**SOURCE MATERIAL:**
◇ ◇ ◇ ◇ ◇ ◇ ◇

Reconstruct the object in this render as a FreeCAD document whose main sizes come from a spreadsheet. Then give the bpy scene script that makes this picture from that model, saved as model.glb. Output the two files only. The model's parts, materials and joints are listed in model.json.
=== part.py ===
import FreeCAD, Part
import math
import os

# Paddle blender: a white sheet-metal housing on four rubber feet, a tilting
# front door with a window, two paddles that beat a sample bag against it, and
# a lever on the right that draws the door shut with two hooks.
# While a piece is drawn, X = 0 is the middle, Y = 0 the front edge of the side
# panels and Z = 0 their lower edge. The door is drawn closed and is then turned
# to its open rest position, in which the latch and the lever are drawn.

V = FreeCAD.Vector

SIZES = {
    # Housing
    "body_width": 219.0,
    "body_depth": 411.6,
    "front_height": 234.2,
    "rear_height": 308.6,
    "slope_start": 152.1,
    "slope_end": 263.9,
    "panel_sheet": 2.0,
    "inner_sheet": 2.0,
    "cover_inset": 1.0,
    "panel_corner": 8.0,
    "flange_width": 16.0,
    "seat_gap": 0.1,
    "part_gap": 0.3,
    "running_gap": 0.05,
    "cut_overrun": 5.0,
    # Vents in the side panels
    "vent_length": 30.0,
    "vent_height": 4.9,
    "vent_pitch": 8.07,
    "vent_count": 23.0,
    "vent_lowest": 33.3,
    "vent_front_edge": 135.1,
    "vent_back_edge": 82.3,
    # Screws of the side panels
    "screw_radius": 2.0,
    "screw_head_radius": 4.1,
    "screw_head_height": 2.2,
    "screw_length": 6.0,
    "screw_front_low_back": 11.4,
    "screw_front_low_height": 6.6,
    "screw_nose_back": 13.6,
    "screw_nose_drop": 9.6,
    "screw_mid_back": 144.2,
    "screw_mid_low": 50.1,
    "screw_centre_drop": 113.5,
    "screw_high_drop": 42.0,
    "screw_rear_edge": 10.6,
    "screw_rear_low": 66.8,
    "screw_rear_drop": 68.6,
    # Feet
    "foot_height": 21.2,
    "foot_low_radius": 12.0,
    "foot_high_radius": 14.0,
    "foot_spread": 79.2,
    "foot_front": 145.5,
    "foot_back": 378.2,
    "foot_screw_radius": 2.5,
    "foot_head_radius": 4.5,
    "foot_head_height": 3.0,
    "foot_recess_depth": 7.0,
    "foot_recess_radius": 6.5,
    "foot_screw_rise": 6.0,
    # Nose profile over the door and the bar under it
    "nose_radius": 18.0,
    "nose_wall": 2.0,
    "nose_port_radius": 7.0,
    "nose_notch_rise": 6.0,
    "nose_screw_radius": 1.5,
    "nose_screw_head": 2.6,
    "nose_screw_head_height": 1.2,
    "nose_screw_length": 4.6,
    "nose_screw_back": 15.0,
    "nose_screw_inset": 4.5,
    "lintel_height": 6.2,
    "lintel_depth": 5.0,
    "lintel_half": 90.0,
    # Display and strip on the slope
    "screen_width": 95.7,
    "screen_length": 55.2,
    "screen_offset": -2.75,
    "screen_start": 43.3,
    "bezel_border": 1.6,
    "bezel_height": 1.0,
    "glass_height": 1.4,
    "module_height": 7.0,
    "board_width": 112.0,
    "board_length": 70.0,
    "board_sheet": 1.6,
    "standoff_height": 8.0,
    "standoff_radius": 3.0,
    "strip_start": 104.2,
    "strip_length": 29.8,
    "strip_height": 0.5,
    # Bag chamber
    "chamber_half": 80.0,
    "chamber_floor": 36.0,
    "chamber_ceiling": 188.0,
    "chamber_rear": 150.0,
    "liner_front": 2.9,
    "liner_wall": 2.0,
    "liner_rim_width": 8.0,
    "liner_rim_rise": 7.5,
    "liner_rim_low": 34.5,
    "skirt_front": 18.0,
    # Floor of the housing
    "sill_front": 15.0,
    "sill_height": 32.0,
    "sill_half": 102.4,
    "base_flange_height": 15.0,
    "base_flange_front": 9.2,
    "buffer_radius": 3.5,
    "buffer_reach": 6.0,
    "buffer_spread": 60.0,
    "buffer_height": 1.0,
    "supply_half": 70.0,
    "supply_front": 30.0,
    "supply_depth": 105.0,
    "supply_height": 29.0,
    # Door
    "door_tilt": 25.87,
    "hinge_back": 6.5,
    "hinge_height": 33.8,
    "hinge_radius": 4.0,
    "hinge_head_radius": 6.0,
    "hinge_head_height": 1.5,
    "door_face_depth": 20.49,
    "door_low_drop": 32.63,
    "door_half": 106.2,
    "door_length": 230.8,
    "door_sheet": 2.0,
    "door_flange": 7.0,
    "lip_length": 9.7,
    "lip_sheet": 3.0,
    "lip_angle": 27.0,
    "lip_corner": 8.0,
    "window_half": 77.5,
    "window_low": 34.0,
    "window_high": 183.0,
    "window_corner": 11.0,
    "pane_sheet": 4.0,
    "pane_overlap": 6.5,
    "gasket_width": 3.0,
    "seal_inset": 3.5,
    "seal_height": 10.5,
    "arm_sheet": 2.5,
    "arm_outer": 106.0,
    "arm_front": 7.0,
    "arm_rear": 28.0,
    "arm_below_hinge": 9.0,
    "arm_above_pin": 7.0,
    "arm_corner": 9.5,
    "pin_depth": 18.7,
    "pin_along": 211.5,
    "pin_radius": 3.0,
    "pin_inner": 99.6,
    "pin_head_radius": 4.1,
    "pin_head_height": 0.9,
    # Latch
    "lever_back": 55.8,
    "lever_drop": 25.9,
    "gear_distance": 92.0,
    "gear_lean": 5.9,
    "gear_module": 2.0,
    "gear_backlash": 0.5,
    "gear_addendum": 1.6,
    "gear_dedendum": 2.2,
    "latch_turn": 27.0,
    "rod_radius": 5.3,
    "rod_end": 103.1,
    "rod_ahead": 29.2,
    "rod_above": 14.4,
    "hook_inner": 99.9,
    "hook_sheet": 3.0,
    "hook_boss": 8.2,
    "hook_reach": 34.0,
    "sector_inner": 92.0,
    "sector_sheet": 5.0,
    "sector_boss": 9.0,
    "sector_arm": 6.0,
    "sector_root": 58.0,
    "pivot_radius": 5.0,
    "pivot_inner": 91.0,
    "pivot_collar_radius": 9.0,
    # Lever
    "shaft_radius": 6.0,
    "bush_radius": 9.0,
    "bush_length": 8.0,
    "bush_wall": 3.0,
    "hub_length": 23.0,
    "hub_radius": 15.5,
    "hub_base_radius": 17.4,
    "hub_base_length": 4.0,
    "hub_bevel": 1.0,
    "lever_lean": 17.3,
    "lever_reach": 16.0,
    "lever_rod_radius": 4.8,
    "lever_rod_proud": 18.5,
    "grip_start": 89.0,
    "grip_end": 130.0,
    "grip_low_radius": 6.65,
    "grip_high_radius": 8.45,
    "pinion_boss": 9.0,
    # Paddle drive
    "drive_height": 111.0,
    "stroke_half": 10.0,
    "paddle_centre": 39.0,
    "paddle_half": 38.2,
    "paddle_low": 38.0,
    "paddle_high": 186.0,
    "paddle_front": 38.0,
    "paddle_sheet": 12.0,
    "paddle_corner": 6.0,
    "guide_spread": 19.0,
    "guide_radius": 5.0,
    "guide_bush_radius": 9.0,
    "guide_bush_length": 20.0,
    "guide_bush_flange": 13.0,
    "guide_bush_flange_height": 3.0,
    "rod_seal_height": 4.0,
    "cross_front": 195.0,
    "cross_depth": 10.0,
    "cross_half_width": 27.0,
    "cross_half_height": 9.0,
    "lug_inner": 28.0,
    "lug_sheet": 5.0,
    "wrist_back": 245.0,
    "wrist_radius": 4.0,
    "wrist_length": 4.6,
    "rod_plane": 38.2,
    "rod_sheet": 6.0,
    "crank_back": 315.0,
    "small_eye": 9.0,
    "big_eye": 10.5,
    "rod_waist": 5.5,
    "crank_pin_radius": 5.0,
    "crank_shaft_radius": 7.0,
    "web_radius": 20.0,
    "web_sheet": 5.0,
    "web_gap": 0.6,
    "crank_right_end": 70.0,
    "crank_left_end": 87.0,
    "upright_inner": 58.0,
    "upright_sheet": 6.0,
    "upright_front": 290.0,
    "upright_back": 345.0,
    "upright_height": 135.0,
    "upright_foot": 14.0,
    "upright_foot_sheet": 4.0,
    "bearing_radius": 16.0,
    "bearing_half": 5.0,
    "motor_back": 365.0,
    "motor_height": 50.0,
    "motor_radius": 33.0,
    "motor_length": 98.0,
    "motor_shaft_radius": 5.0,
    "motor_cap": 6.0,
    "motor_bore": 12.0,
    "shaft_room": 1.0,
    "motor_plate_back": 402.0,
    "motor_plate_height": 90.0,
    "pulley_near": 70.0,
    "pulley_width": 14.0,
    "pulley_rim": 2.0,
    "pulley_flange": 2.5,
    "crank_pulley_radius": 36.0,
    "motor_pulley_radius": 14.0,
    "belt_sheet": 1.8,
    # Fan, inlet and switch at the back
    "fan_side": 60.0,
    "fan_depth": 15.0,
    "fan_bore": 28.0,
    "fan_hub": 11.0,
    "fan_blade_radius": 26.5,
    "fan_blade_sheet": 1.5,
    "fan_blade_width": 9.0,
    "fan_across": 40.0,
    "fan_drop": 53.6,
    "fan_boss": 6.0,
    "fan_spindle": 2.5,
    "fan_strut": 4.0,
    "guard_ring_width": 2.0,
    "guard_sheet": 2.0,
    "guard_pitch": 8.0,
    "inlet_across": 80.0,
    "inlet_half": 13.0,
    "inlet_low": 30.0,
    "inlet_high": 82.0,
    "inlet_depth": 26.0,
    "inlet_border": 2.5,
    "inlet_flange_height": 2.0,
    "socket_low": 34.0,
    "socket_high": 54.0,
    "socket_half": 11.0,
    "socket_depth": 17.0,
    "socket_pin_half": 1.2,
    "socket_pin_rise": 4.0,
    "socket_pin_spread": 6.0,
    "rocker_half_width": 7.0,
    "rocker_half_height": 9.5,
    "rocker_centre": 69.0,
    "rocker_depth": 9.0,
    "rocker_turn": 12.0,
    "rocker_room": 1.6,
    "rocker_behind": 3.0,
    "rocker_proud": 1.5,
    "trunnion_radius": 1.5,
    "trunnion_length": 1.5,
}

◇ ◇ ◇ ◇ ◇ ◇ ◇

**TASK TO COMPLETE:** List every line above containing the word "FreeCAD".

**THE OUTPUT:**
Reconstruct the object in this render as a FreeCAD document whose main sizes come from a spreadsheet. Then give the bpy scene script that makes this picture from that model, saved as model.glb. Output the two files only. The model's parts, materials and joints are listed in model.json.
import FreeCAD, Part
V = FreeCAD.Vector